Build that failure into the process—expect it! Create a space where you can tinker without it affecting the rest of the system. Try to figure out what will solve your problem first, before trying to make it perfect.

Testing frequently will help you discover the holes in your logic, the parts that don’t work together. Check for errors as soon as possible and try to identify them before they affect things further down the line.

Defaults

Is there something that can be a safe placeholder if something breaks or doesn’t show up? These aren’t easy to implement, but when you look for opportunities to provide defaults, there are more than you might expect.

For example, you’re building a slide-based presentation and you’re waiting on numbers or images or other content. Can you move forward with what you have? Can you put conceptual images in as placeholders in case the Design team doesn’t get to your deck in time?

Defaults help you move forward when you don’t have everything perfect.
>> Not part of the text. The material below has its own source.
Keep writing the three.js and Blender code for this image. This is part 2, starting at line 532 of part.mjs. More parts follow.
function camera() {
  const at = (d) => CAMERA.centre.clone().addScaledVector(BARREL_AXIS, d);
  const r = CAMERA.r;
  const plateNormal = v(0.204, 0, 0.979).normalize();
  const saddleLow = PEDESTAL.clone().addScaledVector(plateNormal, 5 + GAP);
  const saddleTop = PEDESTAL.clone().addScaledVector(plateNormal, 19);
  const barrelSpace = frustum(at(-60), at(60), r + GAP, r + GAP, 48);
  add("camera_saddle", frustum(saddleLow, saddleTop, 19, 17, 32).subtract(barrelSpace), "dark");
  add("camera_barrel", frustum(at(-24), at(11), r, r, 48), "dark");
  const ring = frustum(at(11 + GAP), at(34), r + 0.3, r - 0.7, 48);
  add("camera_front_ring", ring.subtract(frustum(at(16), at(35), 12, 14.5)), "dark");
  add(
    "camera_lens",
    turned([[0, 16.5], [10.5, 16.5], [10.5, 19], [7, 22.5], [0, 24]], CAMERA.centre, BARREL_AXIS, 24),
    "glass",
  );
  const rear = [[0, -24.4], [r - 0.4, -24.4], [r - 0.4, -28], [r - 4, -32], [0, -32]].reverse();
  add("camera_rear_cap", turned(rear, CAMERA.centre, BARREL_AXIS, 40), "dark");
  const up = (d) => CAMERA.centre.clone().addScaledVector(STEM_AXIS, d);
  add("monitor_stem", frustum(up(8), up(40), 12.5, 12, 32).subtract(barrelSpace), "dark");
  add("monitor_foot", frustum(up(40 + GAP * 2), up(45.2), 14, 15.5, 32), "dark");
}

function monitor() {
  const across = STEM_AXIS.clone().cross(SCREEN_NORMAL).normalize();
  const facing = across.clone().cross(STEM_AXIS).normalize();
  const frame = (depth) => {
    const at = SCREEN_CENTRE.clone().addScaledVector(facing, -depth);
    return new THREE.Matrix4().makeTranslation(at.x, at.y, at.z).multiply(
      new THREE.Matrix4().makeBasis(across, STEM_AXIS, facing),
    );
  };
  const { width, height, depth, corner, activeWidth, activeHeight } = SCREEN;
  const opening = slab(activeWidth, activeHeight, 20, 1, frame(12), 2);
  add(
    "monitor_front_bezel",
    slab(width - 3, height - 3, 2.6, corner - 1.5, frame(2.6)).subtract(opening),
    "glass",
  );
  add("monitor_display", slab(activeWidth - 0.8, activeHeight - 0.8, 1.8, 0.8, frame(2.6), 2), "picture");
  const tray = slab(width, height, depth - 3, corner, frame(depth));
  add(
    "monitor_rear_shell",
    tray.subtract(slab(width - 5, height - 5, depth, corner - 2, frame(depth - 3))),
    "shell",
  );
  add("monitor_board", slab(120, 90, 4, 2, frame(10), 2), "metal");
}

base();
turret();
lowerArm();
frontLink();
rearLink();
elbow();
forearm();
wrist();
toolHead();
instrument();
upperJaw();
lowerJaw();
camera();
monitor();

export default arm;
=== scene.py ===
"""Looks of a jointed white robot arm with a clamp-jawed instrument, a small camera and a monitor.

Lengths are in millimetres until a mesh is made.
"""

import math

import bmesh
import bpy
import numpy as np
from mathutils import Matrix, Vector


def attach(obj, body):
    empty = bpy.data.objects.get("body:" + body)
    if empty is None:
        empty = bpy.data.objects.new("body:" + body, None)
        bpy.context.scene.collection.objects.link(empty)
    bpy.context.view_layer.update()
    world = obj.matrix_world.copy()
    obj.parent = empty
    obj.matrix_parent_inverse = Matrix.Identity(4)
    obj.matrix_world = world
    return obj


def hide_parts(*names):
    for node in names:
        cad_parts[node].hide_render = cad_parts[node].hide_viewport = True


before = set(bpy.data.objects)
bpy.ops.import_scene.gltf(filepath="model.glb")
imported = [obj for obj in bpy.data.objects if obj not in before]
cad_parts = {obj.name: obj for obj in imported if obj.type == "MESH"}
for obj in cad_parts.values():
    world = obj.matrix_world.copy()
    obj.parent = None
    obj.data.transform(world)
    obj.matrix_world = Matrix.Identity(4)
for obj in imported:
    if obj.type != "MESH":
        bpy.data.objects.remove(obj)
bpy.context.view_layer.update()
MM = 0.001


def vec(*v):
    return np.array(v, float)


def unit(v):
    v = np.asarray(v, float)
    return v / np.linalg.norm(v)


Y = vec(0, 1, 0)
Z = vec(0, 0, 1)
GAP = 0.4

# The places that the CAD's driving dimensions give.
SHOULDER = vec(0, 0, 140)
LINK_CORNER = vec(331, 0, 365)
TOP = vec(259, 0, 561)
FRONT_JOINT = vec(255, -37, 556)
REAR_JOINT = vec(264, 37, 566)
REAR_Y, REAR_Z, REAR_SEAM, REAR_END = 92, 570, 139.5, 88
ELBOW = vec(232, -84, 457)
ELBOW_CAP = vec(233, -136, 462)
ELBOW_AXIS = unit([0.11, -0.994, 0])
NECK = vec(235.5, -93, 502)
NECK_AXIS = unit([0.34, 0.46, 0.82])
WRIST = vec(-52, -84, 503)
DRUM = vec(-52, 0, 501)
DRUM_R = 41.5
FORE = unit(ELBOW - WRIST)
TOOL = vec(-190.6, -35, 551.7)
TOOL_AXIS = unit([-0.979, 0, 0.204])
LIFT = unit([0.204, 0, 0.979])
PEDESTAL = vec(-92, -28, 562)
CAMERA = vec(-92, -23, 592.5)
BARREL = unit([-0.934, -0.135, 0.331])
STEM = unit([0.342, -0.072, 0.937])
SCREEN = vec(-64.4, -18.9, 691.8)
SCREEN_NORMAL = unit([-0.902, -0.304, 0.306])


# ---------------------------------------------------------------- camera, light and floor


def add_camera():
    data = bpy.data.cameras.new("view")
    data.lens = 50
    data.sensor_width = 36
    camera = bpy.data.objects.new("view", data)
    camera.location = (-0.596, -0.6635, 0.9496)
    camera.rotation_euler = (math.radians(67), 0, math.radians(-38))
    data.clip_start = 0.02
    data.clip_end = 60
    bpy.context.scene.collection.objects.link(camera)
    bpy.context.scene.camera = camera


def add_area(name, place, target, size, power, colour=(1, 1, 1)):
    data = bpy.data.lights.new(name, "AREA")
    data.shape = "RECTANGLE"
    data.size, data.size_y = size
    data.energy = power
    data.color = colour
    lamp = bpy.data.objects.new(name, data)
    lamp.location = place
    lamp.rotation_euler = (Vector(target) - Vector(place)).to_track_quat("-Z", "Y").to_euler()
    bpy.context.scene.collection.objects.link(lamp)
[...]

What’s the least I can deal with and still launch successfully?

Document

Not everything can be avoided by strategy or other safe-guards. Some mistakes or errors will come up frequently. If you have a place to store processes or solutions to these problems, it makes it so much easier and faster to handle.

I’ve mentioned this in previous emails, but I can’t overstate how helpful this particular practice has been for me. I use Obsidian to collect these errors and the steps to resolve them, and it has drastically reduced the time it takes to fix things that are nuanced and uncommon.

Cyborg

We’re not all coders, but we do deal with processes and systems all the time. Failing gracefully might mean giving context for mistakes you’ve made or giving people options for proceeding when something goes wrong or you get stuck.

The smaller the “scope” of a project or the more isolated a part of a system, the easier it is to control the impact of its failures. That doesn’t mean you can’t work on big things—but remember that all big things are composed of smaller things.

If you can carve out these smaller pieces and set failure procedures for them, it helps clamp down the potential chaos when it’s integrated with the larger whole.